*WORK REQUIRED*
Return all of the lines below exactly as they are.

*DATA EXCERPT*
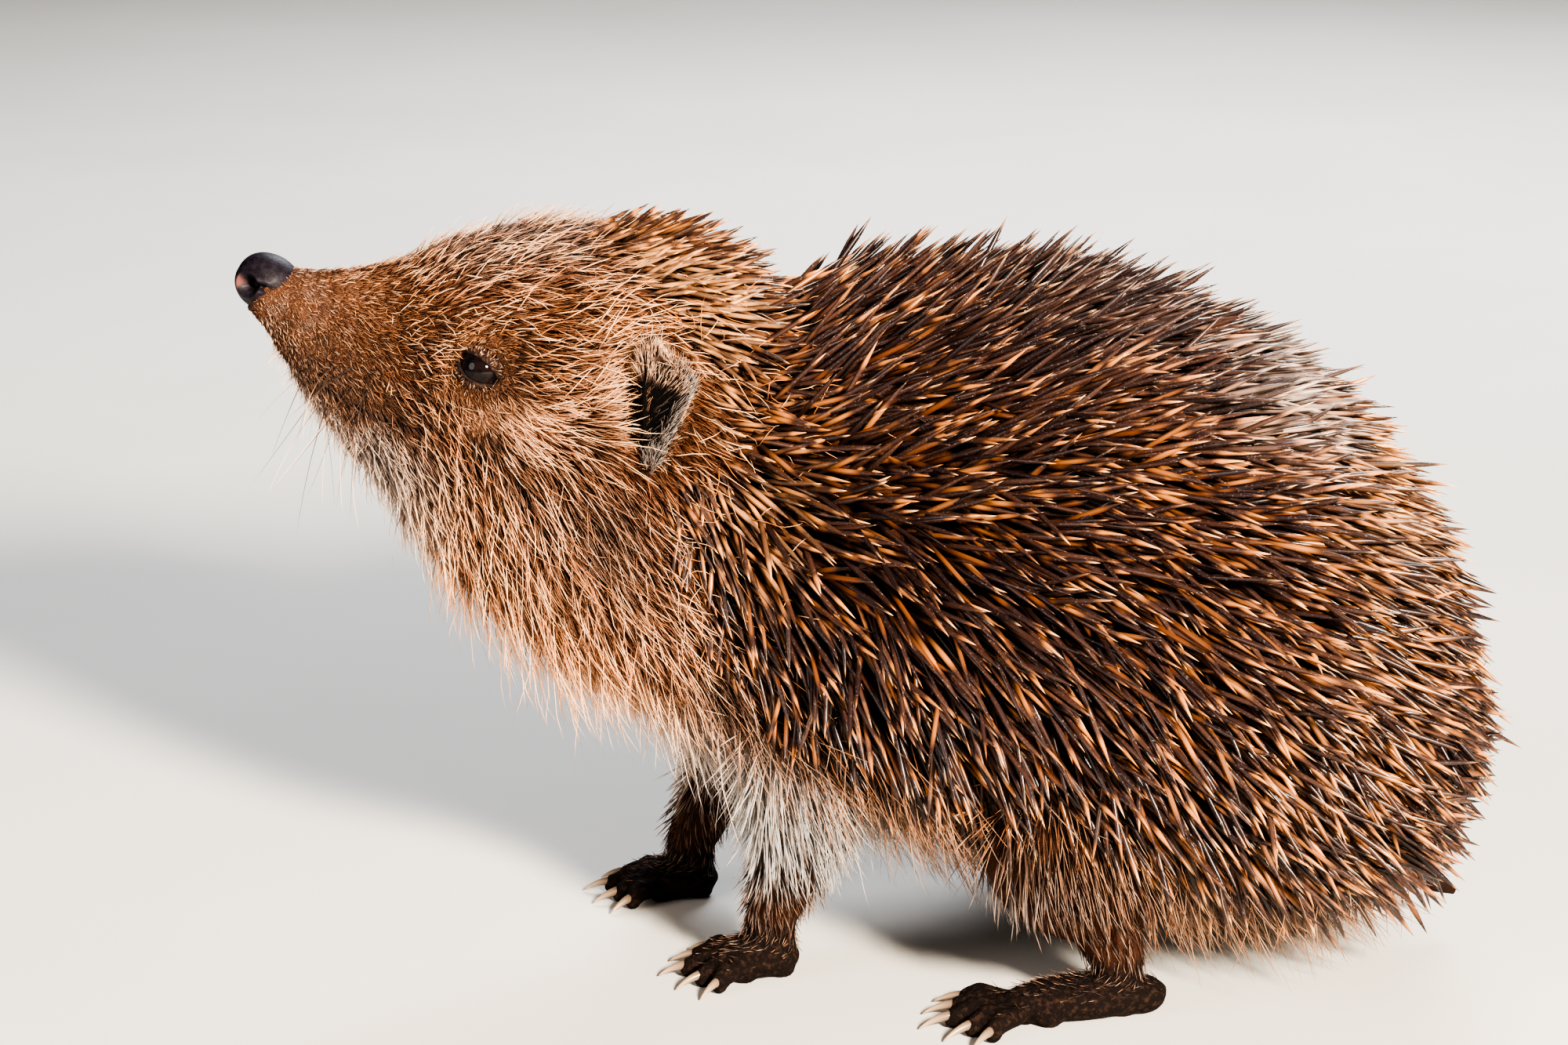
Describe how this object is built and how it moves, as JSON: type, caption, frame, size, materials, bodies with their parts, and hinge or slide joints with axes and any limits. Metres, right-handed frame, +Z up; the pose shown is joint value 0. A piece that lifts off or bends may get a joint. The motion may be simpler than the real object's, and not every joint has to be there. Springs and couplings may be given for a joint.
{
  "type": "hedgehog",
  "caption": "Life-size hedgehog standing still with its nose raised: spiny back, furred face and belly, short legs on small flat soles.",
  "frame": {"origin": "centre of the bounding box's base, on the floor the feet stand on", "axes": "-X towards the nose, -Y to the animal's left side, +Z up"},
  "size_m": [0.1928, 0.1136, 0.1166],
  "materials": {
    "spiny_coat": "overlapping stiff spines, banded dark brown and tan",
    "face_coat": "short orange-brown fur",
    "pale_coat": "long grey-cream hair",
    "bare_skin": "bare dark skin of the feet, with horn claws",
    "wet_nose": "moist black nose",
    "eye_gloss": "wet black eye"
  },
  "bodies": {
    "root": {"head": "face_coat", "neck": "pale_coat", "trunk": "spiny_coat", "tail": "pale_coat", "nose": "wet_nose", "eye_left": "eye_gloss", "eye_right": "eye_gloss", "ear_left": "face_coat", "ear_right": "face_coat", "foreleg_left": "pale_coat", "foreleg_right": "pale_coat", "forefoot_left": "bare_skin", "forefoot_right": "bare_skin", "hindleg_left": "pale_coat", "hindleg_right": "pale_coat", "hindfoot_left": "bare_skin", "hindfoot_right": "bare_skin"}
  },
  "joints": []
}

*EXERCISE RESPONSE*
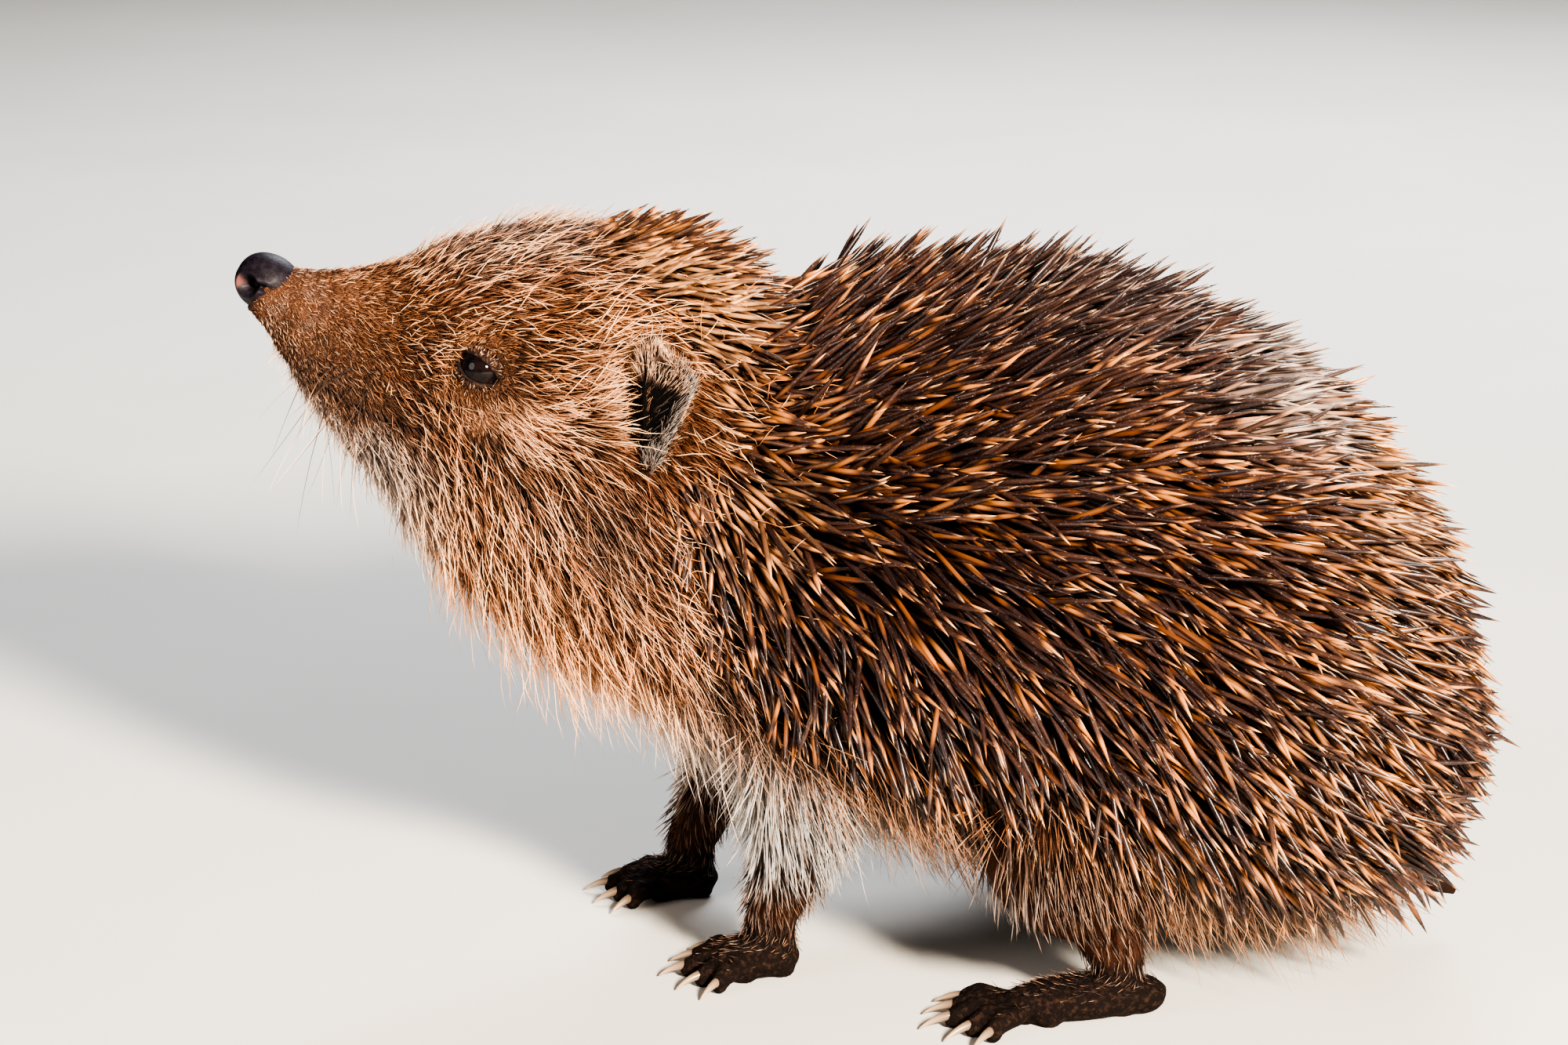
Describe how this object is built and how it moves, as JSON: type, caption, frame, size, materials, bodies with their parts, and hinge or slide joints with axes and any limits. Metres, right-handed frame, +Z up; the pose shown is joint value 0. A piece that lifts off or bends may get a joint. The motion may be simpler than the real object's, and not every joint has to be there. Springs and couplings may be given for a joint.
{
  "type": "hedgehog",
  "caption": "Life-size hedgehog standing still with its nose raised: spiny back, furred face and belly, short legs on small flat soles.",
  "frame": {"origin": "centre of the bounding box's base, on the floor the feet stand on", "axes": "-X towards the nose, -Y to the animal's left side, +Z up"},
  "size_m": [0.1928, 0.1136, 0.1166],
  "materials": {
    "spiny_coat": "overlapping stiff spines, banded dark brown and tan",
    "face_coat": "short orange-brown fur",
    "pale_coat": "long grey-cream hair",
    "bare_skin": "bare dark skin of the feet, with horn claws",
    "wet_nose": "moist black nose",
    "eye_gloss": "wet black eye"
  },
  "bodies": {
    "root": {"head": "face_coat", "neck": "pale_coat", "trunk": "spiny_coat", "tail": "pale_coat", "nose": "wet_nose", "eye_left": "eye_gloss", "eye_right": "eye_gloss", "ear_left": "face_coat", "ear_right": "face_coat", "foreleg_left": "pale_coat", "foreleg_right": "pale_coat", "forefoot_left": "bare_skin", "forefoot_right": "bare_skin", "hindleg_left": "pale_coat", "hindleg_right": "pale_coat", "hindfoot_left": "bare_skin", "hindfoot_right": "bare_skin"}
  },
  "joints": []
}